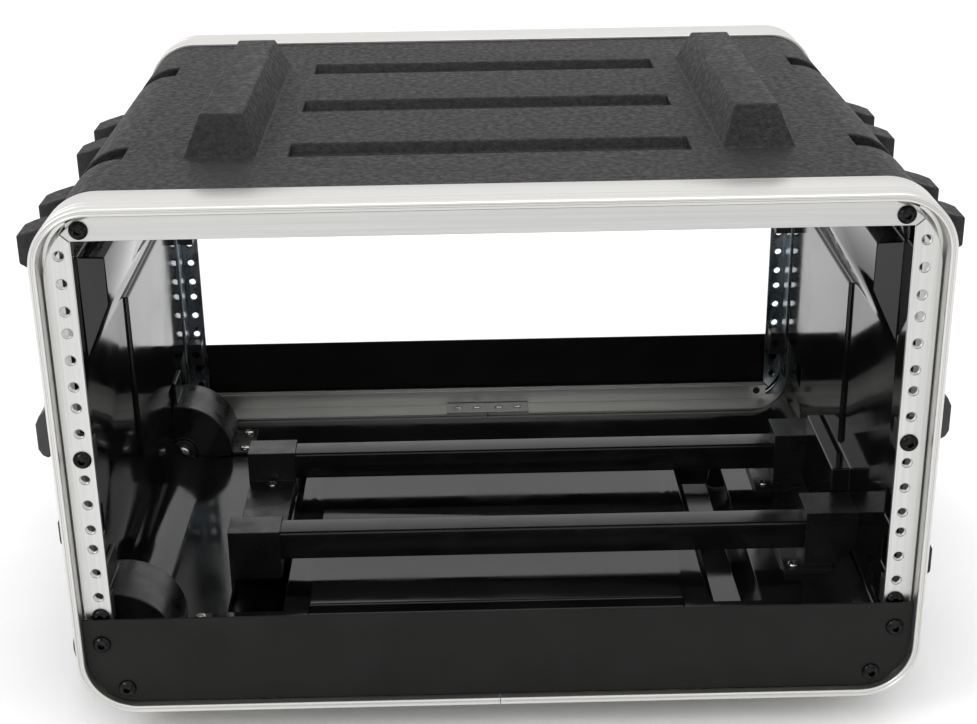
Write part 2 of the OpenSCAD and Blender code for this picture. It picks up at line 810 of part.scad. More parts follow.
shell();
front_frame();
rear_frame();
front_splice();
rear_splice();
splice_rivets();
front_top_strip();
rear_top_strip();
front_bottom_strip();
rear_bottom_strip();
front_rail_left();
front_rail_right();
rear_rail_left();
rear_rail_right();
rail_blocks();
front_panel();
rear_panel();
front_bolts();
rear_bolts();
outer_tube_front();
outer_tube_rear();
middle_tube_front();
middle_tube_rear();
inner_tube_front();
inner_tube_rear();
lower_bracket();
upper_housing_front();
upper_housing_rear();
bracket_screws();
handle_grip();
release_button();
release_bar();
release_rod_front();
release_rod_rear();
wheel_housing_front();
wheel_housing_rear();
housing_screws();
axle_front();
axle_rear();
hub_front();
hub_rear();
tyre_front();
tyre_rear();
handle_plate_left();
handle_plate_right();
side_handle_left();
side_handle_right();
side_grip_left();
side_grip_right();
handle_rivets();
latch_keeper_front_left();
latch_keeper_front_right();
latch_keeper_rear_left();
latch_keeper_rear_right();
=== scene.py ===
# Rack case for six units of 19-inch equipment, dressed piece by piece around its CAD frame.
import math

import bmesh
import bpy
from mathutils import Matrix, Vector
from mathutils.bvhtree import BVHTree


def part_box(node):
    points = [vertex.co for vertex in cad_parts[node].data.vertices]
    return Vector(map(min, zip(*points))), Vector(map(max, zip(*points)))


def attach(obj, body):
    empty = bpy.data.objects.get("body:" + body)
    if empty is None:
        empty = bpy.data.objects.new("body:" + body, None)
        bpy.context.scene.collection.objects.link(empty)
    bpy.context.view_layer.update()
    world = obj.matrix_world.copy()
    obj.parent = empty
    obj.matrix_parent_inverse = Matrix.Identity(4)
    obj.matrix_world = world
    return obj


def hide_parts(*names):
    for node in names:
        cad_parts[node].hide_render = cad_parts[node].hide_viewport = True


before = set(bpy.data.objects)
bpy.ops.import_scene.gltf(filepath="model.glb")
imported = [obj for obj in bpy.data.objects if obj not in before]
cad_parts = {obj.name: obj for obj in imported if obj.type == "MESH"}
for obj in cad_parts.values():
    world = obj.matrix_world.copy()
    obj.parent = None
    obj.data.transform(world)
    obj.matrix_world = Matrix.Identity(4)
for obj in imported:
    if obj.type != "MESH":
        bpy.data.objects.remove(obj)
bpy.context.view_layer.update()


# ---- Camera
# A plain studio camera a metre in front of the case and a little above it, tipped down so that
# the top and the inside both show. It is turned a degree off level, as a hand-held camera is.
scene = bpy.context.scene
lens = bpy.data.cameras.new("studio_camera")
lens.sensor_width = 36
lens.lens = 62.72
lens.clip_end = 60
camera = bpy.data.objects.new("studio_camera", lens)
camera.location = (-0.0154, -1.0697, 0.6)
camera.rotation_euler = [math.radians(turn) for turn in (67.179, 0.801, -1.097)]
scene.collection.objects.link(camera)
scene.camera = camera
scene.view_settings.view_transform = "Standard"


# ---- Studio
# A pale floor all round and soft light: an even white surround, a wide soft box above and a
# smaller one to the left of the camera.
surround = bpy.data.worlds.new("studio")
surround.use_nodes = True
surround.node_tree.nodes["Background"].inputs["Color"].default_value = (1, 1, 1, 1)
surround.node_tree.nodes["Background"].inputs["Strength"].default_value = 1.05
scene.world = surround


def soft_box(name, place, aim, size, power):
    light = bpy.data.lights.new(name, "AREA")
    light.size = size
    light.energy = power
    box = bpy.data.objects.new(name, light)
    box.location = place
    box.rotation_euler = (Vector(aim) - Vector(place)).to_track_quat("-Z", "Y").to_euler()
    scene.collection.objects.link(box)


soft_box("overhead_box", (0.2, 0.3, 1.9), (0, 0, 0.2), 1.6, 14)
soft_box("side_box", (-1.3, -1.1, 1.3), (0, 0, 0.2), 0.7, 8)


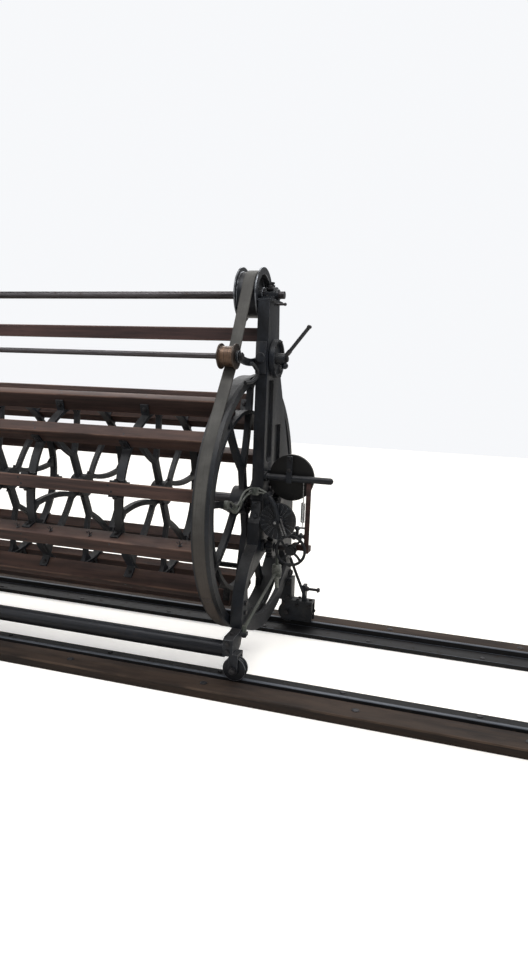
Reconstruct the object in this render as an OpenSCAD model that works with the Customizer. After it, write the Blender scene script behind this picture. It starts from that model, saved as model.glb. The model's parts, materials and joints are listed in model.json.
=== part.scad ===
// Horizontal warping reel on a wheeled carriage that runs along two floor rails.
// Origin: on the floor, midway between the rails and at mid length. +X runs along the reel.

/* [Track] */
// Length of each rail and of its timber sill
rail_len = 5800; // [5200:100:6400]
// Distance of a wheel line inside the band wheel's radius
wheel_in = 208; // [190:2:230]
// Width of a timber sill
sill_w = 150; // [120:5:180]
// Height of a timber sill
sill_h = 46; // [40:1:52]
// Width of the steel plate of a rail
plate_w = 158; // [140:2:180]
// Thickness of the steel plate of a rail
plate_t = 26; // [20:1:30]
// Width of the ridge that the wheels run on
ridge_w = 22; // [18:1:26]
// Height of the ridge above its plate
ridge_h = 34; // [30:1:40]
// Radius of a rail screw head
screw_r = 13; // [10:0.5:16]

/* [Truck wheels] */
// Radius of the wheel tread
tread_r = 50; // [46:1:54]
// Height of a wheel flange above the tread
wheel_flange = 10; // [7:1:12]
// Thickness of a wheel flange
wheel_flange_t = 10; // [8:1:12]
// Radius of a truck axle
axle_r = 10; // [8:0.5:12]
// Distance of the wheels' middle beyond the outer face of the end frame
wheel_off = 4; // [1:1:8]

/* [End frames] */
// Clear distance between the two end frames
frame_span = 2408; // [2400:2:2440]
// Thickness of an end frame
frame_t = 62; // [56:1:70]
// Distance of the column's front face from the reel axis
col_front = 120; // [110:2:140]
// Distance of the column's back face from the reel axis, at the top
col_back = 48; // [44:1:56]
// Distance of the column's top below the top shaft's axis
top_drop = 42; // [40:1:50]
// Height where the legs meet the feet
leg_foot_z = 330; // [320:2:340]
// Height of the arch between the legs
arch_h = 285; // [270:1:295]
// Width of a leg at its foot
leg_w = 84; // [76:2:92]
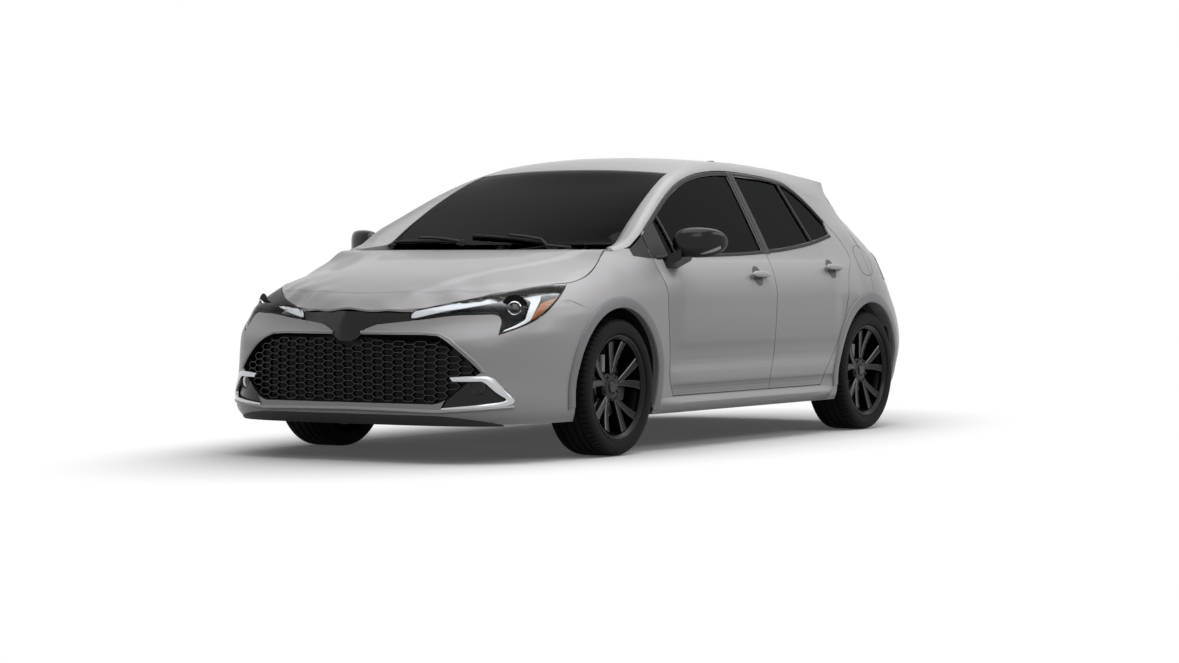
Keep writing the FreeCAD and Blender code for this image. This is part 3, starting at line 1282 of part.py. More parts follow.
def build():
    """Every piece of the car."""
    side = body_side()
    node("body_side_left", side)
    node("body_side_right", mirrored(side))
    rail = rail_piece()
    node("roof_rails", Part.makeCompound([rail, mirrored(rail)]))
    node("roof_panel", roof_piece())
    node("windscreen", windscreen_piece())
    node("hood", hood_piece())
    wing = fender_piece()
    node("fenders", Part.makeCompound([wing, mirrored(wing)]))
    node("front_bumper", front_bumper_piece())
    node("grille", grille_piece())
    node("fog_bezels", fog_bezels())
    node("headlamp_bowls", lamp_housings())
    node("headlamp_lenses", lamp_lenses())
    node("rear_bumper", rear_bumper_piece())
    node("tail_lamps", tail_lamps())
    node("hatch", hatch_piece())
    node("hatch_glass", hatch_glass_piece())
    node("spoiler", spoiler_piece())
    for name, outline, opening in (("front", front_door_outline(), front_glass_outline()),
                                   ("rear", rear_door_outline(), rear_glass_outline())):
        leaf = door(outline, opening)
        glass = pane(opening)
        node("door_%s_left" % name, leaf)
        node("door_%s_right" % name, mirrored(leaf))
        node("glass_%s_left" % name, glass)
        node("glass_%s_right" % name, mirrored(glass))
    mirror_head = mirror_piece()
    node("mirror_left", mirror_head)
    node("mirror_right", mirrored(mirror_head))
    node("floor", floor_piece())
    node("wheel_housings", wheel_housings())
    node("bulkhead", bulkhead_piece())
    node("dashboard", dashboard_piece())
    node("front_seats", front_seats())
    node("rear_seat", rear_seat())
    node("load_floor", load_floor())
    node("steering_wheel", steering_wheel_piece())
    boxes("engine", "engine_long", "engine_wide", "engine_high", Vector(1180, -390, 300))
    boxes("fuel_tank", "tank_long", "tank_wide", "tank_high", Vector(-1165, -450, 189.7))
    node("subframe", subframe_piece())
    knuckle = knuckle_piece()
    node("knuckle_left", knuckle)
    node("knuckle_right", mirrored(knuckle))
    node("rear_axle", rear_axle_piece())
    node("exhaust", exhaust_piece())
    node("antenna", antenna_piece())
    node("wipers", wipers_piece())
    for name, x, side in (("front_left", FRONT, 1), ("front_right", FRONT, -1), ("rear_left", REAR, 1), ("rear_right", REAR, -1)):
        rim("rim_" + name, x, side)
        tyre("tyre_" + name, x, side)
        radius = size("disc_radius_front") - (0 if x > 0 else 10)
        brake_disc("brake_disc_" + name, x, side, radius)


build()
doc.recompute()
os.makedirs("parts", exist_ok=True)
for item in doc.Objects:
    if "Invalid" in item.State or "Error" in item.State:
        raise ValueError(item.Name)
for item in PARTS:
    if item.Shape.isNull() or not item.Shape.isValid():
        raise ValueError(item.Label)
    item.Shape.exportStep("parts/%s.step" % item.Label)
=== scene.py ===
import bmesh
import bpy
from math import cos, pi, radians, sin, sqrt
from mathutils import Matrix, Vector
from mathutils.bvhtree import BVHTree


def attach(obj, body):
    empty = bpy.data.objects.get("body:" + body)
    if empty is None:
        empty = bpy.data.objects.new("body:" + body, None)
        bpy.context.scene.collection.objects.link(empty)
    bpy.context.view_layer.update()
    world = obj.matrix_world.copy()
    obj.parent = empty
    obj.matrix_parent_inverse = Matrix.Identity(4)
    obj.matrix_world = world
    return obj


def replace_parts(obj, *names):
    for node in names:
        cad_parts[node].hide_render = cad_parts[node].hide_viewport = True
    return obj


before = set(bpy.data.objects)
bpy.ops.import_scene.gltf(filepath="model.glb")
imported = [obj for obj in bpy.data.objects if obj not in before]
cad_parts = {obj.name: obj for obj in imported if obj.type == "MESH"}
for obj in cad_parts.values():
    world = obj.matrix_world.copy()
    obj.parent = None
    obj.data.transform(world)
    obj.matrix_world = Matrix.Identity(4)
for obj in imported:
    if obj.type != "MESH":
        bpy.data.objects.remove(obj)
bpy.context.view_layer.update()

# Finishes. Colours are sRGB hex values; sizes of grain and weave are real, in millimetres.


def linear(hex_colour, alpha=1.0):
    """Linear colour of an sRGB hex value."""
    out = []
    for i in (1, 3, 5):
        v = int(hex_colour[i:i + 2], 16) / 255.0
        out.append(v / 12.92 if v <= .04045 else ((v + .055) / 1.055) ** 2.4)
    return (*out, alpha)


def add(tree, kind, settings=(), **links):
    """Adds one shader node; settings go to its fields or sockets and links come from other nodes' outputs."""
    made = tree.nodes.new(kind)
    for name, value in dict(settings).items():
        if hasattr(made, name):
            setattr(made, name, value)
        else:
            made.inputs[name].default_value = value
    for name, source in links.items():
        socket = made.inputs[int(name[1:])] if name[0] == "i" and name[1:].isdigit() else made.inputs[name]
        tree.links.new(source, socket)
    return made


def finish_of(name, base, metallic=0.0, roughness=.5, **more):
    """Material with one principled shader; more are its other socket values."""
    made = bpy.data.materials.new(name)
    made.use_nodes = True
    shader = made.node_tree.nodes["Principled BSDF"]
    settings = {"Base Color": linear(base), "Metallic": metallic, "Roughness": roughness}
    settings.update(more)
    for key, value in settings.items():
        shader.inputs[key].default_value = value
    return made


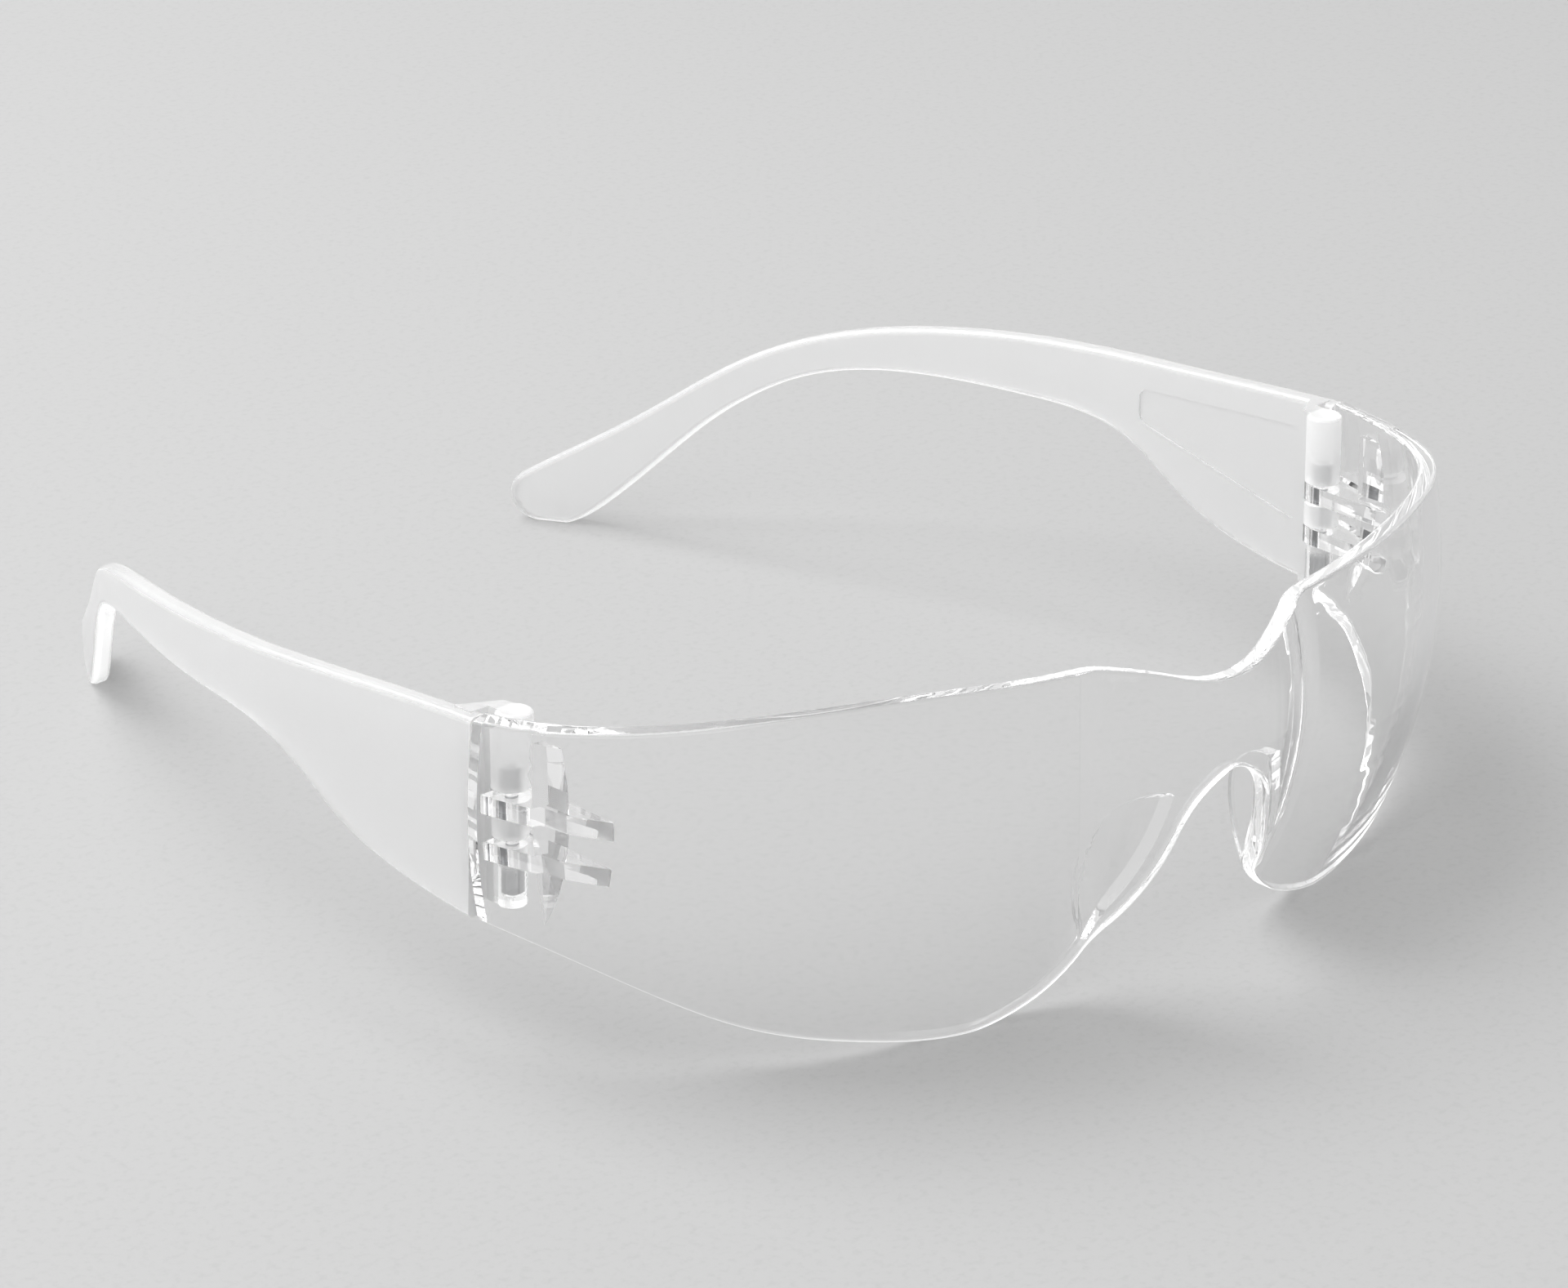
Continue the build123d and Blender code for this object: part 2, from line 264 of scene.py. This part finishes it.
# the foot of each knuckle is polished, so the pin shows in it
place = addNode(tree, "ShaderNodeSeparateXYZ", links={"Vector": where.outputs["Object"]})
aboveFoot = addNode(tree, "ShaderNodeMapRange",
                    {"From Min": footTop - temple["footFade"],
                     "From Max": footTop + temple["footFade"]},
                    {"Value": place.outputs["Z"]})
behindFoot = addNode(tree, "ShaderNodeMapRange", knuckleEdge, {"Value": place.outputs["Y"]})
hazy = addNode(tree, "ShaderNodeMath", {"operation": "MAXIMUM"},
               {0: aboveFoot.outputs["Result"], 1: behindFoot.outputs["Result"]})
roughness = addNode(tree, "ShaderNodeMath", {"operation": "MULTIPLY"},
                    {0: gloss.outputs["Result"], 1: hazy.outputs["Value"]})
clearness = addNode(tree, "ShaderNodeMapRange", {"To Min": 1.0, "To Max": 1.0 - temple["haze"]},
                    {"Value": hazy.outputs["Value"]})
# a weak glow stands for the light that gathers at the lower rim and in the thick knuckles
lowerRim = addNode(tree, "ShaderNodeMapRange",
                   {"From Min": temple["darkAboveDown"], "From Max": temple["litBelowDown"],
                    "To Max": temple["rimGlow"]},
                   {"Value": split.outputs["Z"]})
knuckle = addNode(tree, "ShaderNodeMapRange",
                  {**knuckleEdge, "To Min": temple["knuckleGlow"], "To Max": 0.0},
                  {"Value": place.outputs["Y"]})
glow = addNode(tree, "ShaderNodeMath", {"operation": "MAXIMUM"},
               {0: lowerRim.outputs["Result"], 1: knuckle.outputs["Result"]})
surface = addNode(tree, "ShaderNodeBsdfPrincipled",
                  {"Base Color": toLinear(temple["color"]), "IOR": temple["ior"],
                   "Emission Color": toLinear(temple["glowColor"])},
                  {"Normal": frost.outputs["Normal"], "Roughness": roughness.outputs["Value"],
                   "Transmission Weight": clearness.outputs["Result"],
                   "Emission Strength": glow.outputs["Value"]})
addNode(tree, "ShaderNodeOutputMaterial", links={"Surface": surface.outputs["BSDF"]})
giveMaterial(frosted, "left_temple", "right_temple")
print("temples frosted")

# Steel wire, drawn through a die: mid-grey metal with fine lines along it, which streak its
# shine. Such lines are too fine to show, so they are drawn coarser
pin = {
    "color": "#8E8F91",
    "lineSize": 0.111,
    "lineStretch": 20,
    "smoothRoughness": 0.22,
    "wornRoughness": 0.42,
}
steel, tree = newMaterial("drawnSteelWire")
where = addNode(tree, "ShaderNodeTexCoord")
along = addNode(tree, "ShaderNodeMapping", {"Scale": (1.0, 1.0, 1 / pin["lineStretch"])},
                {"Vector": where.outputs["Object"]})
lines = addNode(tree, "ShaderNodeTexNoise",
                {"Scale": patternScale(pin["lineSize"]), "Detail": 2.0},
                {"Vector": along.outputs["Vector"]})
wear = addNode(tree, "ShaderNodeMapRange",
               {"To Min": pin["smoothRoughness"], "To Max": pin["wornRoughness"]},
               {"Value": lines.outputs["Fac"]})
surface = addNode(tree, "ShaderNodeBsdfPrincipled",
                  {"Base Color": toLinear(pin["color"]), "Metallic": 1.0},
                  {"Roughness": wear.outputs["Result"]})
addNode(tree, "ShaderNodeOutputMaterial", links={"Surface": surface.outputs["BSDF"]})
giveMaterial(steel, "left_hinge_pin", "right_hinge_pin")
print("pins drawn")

== TASK ==
Quote the listing above, but only from the line that shows "axle_front();" through the line that shows "points = [vertex.co".

== COMPLETE OUTPUT ==
axle_front();
axle_rear();
hub_front();
hub_rear();
tyre_front();
tyre_rear();
handle_plate_left();
handle_plate_right();
side_handle_left();
side_handle_right();
side_grip_left();
side_grip_right();
handle_rivets();
latch_keeper_front_left();
latch_keeper_front_right();
latch_keeper_rear_left();
latch_keeper_rear_right();
=== scene.py ===
# Rack case for six units of 19-inch equipment, dressed piece by piece around its CAD frame.
import math

import bmesh
import bpy
from mathutils import Matrix, Vector
from mathutils.bvhtree import BVHTree


def part_box(node):
    points = [vertex.co for vertex in cad_parts[node].data.vertices]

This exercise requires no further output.